Consider the same “USArrests” dataset.
(a) Give the five number summary (with the mean) for the “Assault” variable. What do the values of the mean and median suggest about the distributional shape of this variable?
summary(USArrests$Assault)
## Min. 1st Qu. Median Mean 3rd Qu. Max.
## 45.0 109.0 159.0 170.8 249.0 337.0
The mean is greater than the median, which suggests that the data is positively skewed (right-skewed). Most data points are clustered at the lower end, but there are a few large values pulling the mean up. The median is robust (it generally stays the same), whereas the mean is sensitive to extreme values.
(b) Compute the IQR for “Assault.” Based on the IQR, are there any values that are potential outliers?
IQR is Q3 - Q1. That’s 249 minus 109, which is 140. That means that the middle 50% of the data falls within this range of 109 to 249. Using the 1.5xIQR rule for outliers, I multiple 140 by 1.5, getting 210.
When I subtract 210 from Q1 (109), I see that the lower bound is -101. When I add 210 to Q3 (249), I see that the upper bound is 459.
When I look at the dataset, I see that the minimum value is 45 (North Dakota) and the maximum value is 337 (North Carolina). In other words, all values are within the range of -101 to 459, so there are no outliers based on this method.
Consider the scatterplot between the number of arrests of assault and the urban population from Q3a. Based on the form and strength (correlation) of the plot, do you think the relationship between the two variables would be suitable for prediction? Why or why not?

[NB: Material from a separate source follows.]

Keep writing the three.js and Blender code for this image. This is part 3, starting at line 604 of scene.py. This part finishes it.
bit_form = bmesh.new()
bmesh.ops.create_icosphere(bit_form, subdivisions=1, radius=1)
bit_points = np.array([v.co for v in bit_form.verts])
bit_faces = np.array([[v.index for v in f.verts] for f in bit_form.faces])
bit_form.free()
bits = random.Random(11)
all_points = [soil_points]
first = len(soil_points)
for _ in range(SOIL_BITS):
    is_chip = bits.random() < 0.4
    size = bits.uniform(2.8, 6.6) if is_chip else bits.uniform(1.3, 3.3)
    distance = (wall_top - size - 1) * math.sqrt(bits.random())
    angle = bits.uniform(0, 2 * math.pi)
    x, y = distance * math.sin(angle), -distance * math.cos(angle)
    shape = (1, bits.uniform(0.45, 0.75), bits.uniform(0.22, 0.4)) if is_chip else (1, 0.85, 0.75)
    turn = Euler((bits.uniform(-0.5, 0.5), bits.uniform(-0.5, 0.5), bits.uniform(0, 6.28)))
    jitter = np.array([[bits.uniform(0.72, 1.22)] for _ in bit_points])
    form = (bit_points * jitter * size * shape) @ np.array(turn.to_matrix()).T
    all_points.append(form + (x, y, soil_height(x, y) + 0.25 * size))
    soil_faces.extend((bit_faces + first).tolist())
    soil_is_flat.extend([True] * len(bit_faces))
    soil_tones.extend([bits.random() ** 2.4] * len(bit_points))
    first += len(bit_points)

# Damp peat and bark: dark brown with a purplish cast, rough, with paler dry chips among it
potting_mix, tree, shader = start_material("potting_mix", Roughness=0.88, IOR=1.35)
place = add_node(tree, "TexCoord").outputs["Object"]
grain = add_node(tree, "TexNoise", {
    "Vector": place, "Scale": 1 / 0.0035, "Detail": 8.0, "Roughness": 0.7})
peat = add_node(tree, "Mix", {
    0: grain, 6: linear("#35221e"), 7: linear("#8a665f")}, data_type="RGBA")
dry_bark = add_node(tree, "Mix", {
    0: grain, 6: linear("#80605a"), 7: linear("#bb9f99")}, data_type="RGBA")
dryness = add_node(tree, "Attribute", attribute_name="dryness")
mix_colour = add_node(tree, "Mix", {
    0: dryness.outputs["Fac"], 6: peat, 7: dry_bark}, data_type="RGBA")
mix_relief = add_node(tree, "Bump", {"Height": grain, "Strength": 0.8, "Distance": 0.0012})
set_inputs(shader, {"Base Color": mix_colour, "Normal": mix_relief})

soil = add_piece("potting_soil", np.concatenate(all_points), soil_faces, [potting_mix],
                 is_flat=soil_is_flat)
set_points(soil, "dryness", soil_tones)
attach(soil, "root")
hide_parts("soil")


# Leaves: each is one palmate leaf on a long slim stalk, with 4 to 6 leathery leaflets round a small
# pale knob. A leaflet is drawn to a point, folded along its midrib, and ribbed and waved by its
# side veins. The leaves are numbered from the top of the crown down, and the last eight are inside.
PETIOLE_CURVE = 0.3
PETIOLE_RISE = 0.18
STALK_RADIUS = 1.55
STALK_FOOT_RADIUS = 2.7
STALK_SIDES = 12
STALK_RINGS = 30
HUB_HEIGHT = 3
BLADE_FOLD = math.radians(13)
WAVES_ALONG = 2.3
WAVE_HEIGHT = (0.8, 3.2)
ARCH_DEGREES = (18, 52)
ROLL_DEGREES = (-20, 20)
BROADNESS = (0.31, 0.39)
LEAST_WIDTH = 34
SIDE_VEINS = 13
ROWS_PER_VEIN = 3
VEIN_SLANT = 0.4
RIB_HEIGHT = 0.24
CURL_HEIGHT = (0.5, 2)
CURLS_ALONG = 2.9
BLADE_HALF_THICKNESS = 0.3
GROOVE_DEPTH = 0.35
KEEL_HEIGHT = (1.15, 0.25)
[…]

No, the relationship between the two variables is NOT suitable for prediction. It is more appropriate appropriate to make a prediction when the correlation is stronger, so closer to positive 1 (in this case, given that the direction is positive). The correlation between these variables is 0.2588717, which is considered relatively weak. If we were to draw a line of best fit on the scatterplot, we would see data points a considerable distance both above and below that line of best fit, indicating that it is not appropriate for making predictions.